Echoing the value of a real-world experiential learning approach, Dominique Nyzio ’18, a senior International Business and Technology Innovation Management major, described the course as “an extremely valuable opportunity in learning how to manage a team of students, solve real-world business challenges, and formally present recommendations to international clients.”
For some students, such as Anthony Silvestri ’18, a senior Information Technology major, the experience is so impactful that he participated twice. Silvestri took part in the prior year’s course in which students consulted for a startup in Prague, Czech Republic. “Working with a team of individuals from various backgrounds to develop integrated solutions for our client, I have developed skills that will benefit me after graduation as I begin a career in consulting,” Silvestri explains. “The unique learning experience of this course is the reason I decided to take the course again this year.”
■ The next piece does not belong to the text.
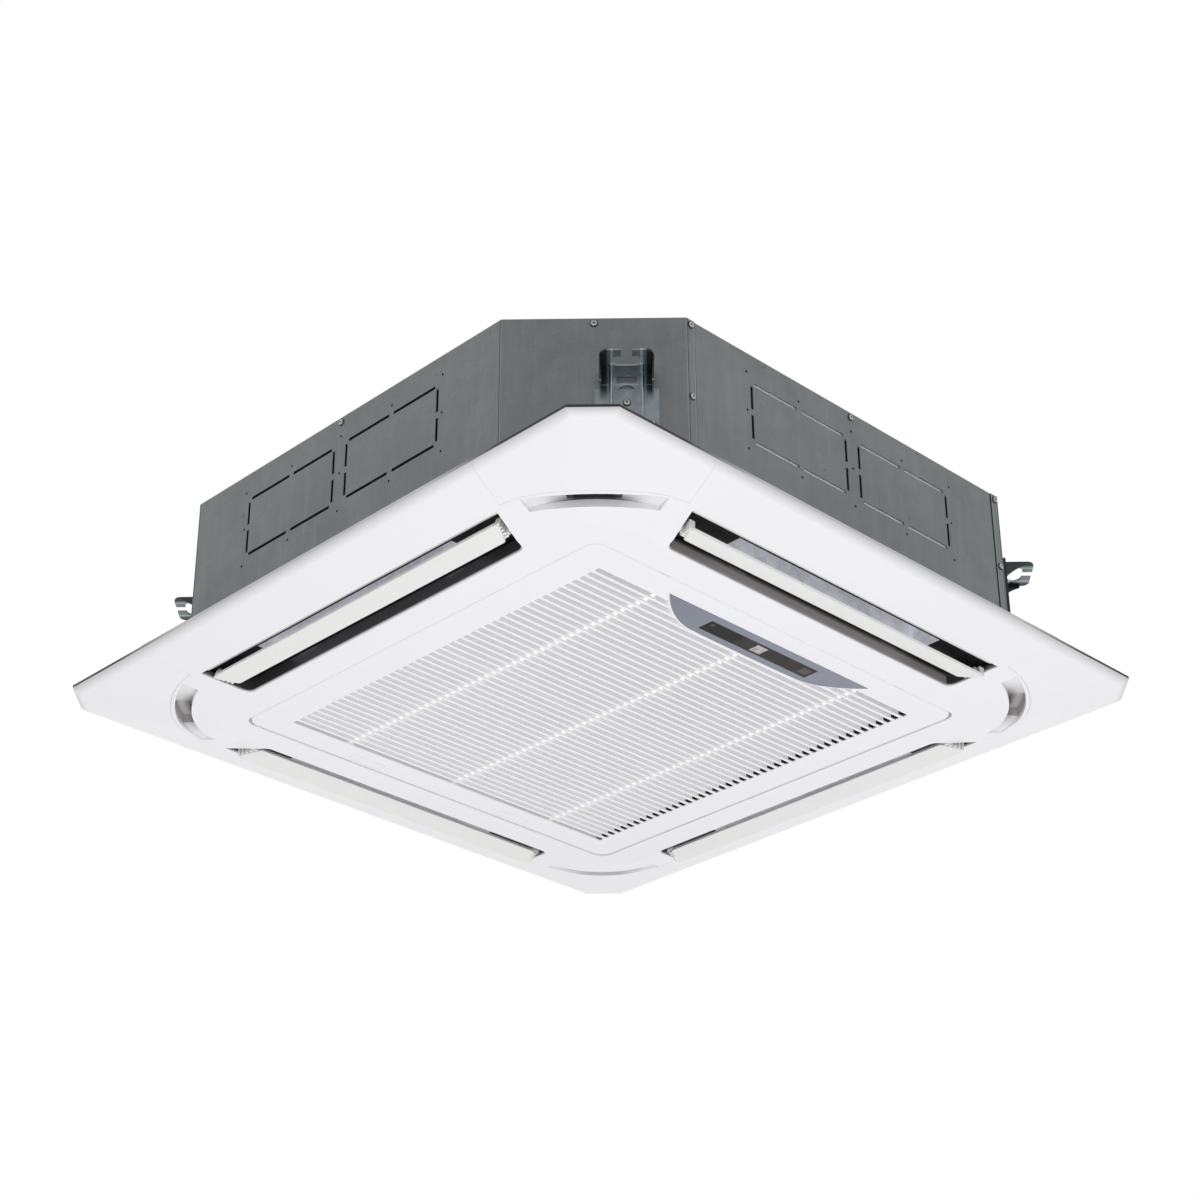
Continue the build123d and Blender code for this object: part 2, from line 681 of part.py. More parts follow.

BlueCielo CEO Willem-Jan Scholten was among the company leaders in attendance at the students’ presentation. “We were highly impressed with the level of commitment, enthusiasm, and professionalism of the Drexel University students, who also showed creativity in generating a range of innovative ideas relevant to the areas of our business that they surveyed, which included corporate strategy, R&D, and human resources. We thank Drexel for its effective program,” said Scholten, “and we personally thank the students for their exceptional performance.”